AIM:
Each line should be copied exactly.

COLLECTED DATA:
::::

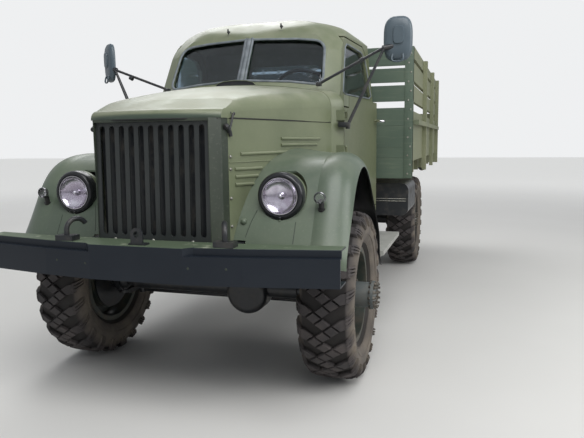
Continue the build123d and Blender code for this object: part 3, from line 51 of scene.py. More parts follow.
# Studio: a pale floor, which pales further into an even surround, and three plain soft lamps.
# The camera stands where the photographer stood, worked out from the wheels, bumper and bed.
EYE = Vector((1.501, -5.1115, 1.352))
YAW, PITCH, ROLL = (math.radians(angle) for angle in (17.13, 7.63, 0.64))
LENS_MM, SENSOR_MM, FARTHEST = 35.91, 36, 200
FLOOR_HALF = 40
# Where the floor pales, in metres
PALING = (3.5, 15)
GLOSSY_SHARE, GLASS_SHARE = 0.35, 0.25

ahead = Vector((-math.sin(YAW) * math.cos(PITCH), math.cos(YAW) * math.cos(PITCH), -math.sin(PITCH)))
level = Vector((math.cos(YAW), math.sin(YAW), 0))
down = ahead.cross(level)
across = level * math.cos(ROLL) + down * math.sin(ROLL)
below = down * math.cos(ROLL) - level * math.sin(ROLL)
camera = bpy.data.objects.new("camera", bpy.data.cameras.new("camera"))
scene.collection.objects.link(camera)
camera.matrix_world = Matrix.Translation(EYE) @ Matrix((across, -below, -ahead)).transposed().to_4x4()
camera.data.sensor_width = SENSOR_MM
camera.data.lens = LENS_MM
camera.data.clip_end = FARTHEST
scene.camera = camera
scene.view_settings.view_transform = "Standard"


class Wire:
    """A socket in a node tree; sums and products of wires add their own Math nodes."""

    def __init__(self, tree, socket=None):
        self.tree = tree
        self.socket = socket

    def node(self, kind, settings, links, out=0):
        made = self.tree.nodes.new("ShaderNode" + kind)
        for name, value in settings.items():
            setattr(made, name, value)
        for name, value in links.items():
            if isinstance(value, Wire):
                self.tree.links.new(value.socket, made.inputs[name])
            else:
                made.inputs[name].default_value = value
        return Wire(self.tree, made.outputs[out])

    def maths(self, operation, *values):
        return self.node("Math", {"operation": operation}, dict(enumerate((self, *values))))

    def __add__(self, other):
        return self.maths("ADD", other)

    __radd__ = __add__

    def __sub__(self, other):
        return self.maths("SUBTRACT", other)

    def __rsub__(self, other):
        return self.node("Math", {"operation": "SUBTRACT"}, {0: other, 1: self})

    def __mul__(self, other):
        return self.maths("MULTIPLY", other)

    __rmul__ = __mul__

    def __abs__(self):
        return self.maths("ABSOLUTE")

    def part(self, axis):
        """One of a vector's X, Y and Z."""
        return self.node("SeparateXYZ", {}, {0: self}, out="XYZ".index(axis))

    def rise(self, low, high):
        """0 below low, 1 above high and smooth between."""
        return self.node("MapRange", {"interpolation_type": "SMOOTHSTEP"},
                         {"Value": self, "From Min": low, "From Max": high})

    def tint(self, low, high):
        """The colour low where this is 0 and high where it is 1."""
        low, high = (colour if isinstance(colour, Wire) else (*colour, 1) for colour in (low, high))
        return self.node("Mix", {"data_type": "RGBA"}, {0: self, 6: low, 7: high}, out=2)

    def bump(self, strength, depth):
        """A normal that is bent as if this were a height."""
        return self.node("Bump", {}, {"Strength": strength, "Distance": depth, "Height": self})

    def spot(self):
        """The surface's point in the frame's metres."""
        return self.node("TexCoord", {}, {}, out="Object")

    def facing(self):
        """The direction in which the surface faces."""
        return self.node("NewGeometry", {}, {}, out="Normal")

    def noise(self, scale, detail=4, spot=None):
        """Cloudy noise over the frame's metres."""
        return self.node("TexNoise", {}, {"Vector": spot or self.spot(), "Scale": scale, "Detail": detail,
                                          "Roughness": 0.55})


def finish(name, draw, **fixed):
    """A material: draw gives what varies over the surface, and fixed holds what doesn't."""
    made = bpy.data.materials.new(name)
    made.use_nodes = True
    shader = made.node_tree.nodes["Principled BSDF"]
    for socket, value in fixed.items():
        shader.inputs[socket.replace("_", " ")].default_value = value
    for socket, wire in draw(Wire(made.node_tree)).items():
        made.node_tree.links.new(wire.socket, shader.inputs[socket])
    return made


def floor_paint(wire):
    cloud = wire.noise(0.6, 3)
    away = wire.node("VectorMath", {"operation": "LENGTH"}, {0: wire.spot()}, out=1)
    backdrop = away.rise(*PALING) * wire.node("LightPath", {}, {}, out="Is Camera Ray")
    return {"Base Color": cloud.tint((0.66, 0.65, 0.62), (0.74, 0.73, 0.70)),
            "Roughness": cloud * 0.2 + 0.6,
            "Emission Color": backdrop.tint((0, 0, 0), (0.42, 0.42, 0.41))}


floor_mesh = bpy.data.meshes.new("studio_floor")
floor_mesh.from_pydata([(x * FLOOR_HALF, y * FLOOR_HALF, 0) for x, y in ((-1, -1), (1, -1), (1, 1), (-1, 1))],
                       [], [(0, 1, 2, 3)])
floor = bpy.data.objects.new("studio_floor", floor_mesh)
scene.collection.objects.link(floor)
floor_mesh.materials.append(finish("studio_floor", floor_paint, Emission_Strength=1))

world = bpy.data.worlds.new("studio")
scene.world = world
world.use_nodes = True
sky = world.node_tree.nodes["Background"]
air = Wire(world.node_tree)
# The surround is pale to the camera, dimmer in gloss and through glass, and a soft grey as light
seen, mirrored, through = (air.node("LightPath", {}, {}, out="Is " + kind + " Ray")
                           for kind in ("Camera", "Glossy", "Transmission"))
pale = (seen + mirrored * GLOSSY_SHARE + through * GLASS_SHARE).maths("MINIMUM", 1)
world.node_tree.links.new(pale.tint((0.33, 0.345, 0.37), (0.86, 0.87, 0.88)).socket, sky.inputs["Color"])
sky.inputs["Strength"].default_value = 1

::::

RESULT OF THE EXERCISE:
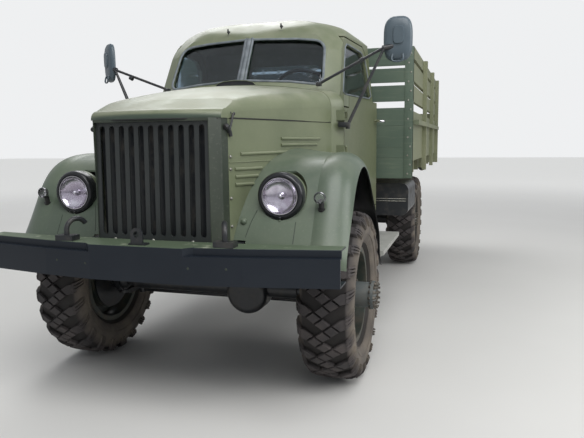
Continue the build123d and Blender code for this object: part 3, from line 51 of scene.py. More parts follow.
# Studio: a pale floor, which pales further into an even surround, and three plain soft lamps.
# The camera stands where the photographer stood, worked out from the wheels, bumper and bed.
EYE = Vector((1.501, -5.1115, 1.352))
YAW, PITCH, ROLL = (math.radians(angle) for angle in (17.13, 7.63, 0.64))
LENS_MM, SENSOR_MM, FARTHEST = 35.91, 36, 200
FLOOR_HALF = 40
# Where the floor pales, in metres
PALING = (3.5, 15)
GLOSSY_SHARE, GLASS_SHARE = 0.35, 0.25

ahead = Vector((-math.sin(YAW) * math.cos(PITCH), math.cos(YAW) * math.cos(PITCH), -math.sin(PITCH)))
level = Vector((math.cos(YAW), math.sin(YAW), 0))
down = ahead.cross(level)
across = level * math.cos(ROLL) + down * math.sin(ROLL)
below = down * math.cos(ROLL) - level * math.sin(ROLL)
camera = bpy.data.objects.new("camera", bpy.data.cameras.new("camera"))
scene.collection.objects.link(camera)
camera.matrix_world = Matrix.Translation(EYE) @ Matrix((across, -below, -ahead)).transposed().to_4x4()
camera.data.sensor_width = SENSOR_MM
camera.data.lens = LENS_MM
camera.data.clip_end = FARTHEST
scene.camera = camera
scene.view_settings.view_transform = "Standard"


class Wire:
    """A socket in a node tree; sums and products of wires add their own Math nodes."""

    def __init__(self, tree, socket=None):
        self.tree = tree
        self.socket = socket

    def node(self, kind, settings, links, out=0):
        made = self.tree.nodes.new("ShaderNode" + kind)
        for name, value in settings.items():
            setattr(made, name, value)
        for name, value in links.items():
            if isinstance(value, Wire):
                self.tree.links.new(value.socket, made.inputs[name])
            else:
                made.inputs[name].default_value = value
        return Wire(self.tree, made.outputs[out])

    def maths(self, operation, *values):
        return self.node("Math", {"operation": operation}, dict(enumerate((self, *values))))

    def __add__(self, other):
        return self.maths("ADD", other)

    __radd__ = __add__

    def __sub__(self, other):
        return self.maths("SUBTRACT", other)

    def __rsub__(self, other):
        return self.node("Math", {"operation": "SUBTRACT"}, {0: other, 1: self})

    def __mul__(self, other):
        return self.maths("MULTIPLY", other)

    __rmul__ = __mul__

    def __abs__(self):
        return self.maths("ABSOLUTE")

    def part(self, axis):
        """One of a vector's X, Y and Z."""
        return self.node("SeparateXYZ", {}, {0: self}, out="XYZ".index(axis))

    def rise(self, low, high):
        """0 below low, 1 above high and smooth between."""
        return self.node("MapRange", {"interpolation_type": "SMOOTHSTEP"},
                         {"Value": self, "From Min": low, "From Max": high})

    def tint(self, low, high):
        """The colour low where this is 0 and high where it is 1."""
        low, high = (colour if isinstance(colour, Wire) else (*colour, 1) for colour in (low, high))
        return self.node("Mix", {"data_type": "RGBA"}, {0: self, 6: low, 7: high}, out=2)

    def bump(self, strength, depth):
        """A normal that is bent as if this were a height."""
        return self.node("Bump", {}, {"Strength": strength, "Distance": depth, "Height": self})

    def spot(self):
        """The surface's point in the frame's metres."""
        return self.node("TexCoord", {}, {}, out="Object")

    def facing(self):
        """The direction in which the surface faces."""
        return self.node("NewGeometry", {}, {}, out="Normal")

    def noise(self, scale, detail=4, spot=None):
        """Cloudy noise over the frame's metres."""
        return self.node("TexNoise", {}, {"Vector": spot or self.spot(), "Scale": scale, "Detail": detail,
                                          "Roughness": 0.55})


def finish(name, draw, **fixed):
    """A material: draw gives what varies over the surface, and fixed holds what doesn't."""
    made = bpy.data.materials.new(name)
    made.use_nodes = True
    shader = made.node_tree.nodes["Principled BSDF"]
    for socket, value in fixed.items():
        shader.inputs[socket.replace("_", " ")].default_value = value
    for socket, wire in draw(Wire(made.node_tree)).items():
        made.node_tree.links.new(wire.socket, shader.inputs[socket])
    return made


def floor_paint(wire):
    cloud = wire.noise(0.6, 3)
    away = wire.node("VectorMath", {"operation": "LENGTH"}, {0: wire.spot()}, out=1)
    backdrop = away.rise(*PALING) * wire.node("LightPath", {}, {}, out="Is Camera Ray")
    return {"Base Color": cloud.tint((0.66, 0.65, 0.62), (0.74, 0.73, 0.70)),
            "Roughness": cloud * 0.2 + 0.6,
            "Emission Color": backdrop.tint((0, 0, 0), (0.42, 0.42, 0.41))}


floor_mesh = bpy.data.meshes.new("studio_floor")
floor_mesh.from_pydata([(x * FLOOR_HALF, y * FLOOR_HALF, 0) for x, y in ((-1, -1), (1, -1), (1, 1), (-1, 1))],
                       [], [(0, 1, 2, 3)])
floor = bpy.data.objects.new("studio_floor", floor_mesh)
scene.collection.objects.link(floor)
floor_mesh.materials.append(finish("studio_floor", floor_paint, Emission_Strength=1))

world = bpy.data.worlds.new("studio")
scene.world = world
world.use_nodes = True
sky = world.node_tree.nodes["Background"]
air = Wire(world.node_tree)
# The surround is pale to the camera, dimmer in gloss and through glass, and a soft grey as light
seen, mirrored, through = (air.node("LightPath", {}, {}, out="Is " + kind + " Ray")
                           for kind in ("Camera", "Glossy", "Transmission"))
pale = (seen + mirrored * GLOSSY_SHARE + through * GLASS_SHARE).maths("MINIMUM", 1)
world.node_tree.links.new(pale.tint((0.33, 0.345, 0.37), (0.86, 0.87, 0.88)).socket, sky.inputs["Color"])
sky.inputs["Strength"].default_value = 1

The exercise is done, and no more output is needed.